Kevin Erf, a resident of Huron County’s Lime Township who farms 600 acres, including about 650 head of cattle, said he is all for Emerson Creek coming in because it would help supplement his facility’s cash flow and provide more insurance against profit losses because of President Trump’s trade wars with China.
He said he is expecting $18,000 to $20,000 in annual lease payments. In all, Apex expects to make $50 million in payments to farmers and $55 million to schools throughout the lifetime of those leases, which are expected to run 30 to 40 years.
“We saw an opportunity to create another revenue stream for our farm. If we can create another revenue stream while trade wars are happening, that will help make up some of the losses,” Mr. Erf said. “I’m not going to get rich, but it’ll help us pay some bills.”

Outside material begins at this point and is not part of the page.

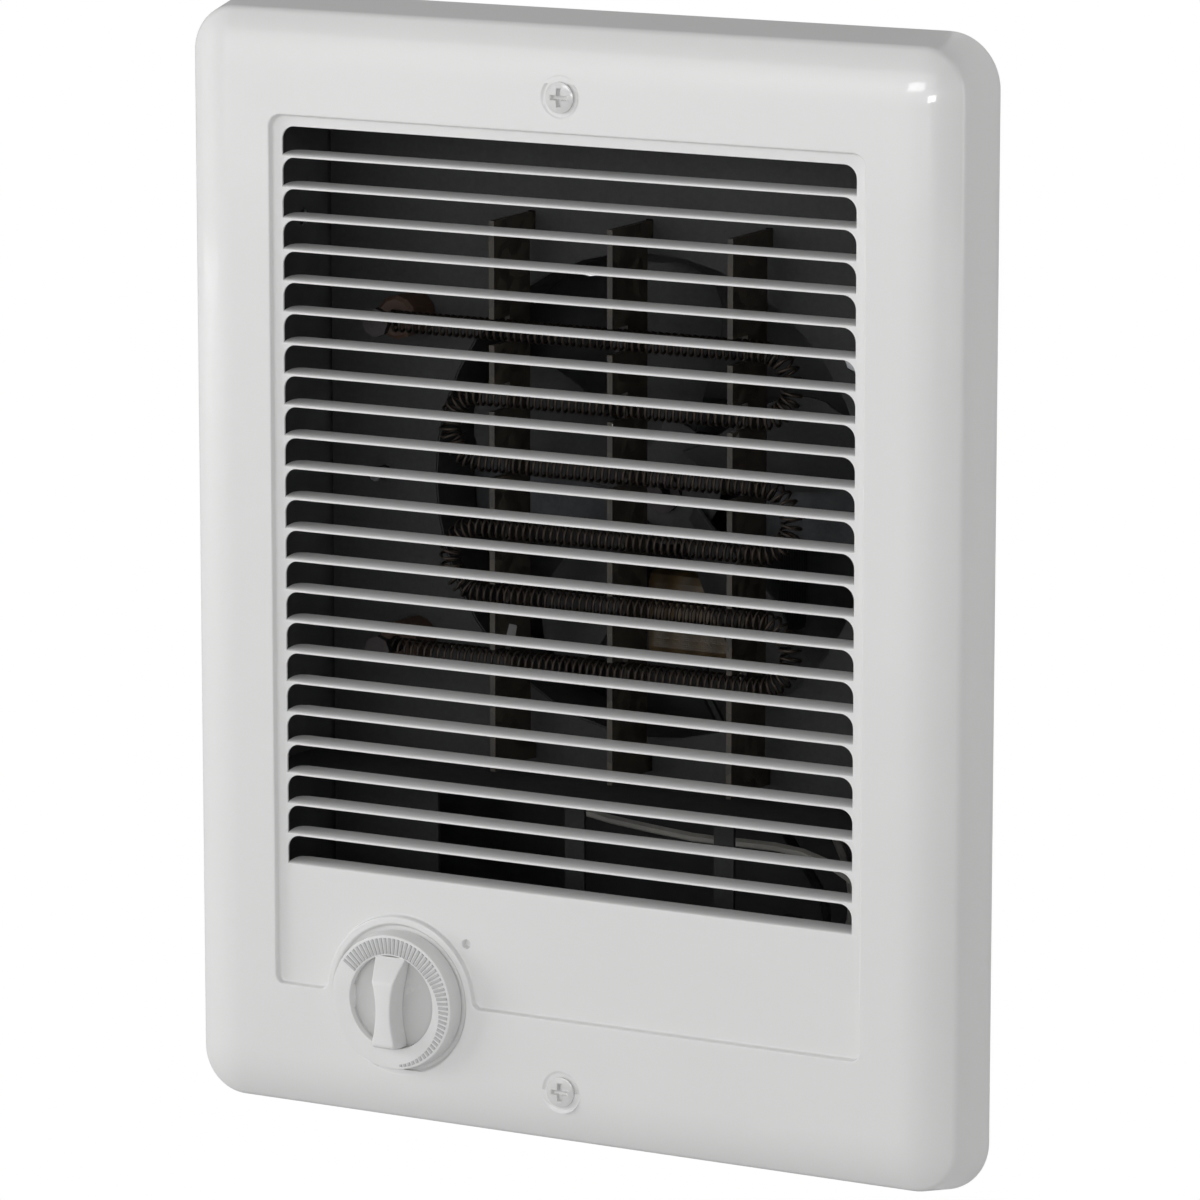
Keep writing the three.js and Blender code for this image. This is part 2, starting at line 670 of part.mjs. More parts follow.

John Arehart III, Apex senior development manager, knows the upbeat tone some residents express at open houses doesn’t necessarily mean a lack of opposition.
Last December, his company’s Republic Wind project was generally well-received at an open house in Seneca County.
By the following spring, after sPower announced plans for the second project in that county, Seneca Wind, the Seneca Anti-Wind Union formed and mobilized a strong opposition movement, with 500 or more landowners at a time confronting officials during at least three meetings.
About three-quarters of the Emerson Creek project falls within Huron County, and most of the rest is planned for Erie County.
Only three of an expected 84 turbines associated with that project are expected to be in Seneca County, Mr. Arehart said.
Four designs are under consideration, ranging from 591 to 655 feet at the top of the blades.
Natasha Montague, Apex spokesman, and Dylan Fraser, Apex civil engineer, said the project’s being assigned according to existing setback rules, which wind industry lobbyists are trying to soften. The rules are being challenged in Paulding County Common Pleas Court by a lawsuit filed this week by farmers and the Mid-Atlantic Renewable Energy Coalition.
“I’ve worked in many states and this is one of the most onerous,” John Foster, an Apex siting official, said of Ohio’s setback rules.
In general, they require a distance equal to at least the blade length and 1,120 feet from property lines and adjacent buildings, he said.
Pros and cons
Gary Schnee, who owns an acre of land in rural Huron County near Bellevue, said he has concerns about more wind turbines coming to the area.
“It’s really going to change the landscape. I don’t really know if they’re safe or not,” he said, adding he also worries about shadow flicker, noise, and vibrations.
Eric Jennings, a Minneapolis resident who said he owns a lot of Huron County land, is eager to host turbines because he said they help combat climate change.
“We need more energy and this is one of the best and cleanest ways of getting there,” he said. “This is a good start toward reducing carbon.”
Jennie Geiger, Apex environmental permitting manager, said the company is making efforts to protect birds and bats. It has agreed not to erect turbines within 1.8 miles of eagle nests and within 2.5 miles of endangered Indiana bat habitat. If it does put any turbines within that range of bats, it will shut them off during migrations, she said.
Apex wants to begin erecting Emerson Creek turbines in early 2020 and have them operational by the fall of that year, then have its Honey Creek project operational by the end of 2021, Mr. Arehart said.
A revised version of the Republic Wind project will be released at an open house in December, Ms. Montague said.
Matt Butler, Ohio Power Siting Board spokesman, said an administrative judge is setting dates for the Seneca Wind hearings, which are expected to be in January. Emerson Creek’s formal application must be made to the siting board within three months now that Apex has had an open house.
Once the applications are in hand, the power siting board typically gives projects six to nine months of review before commencing hearings, he said.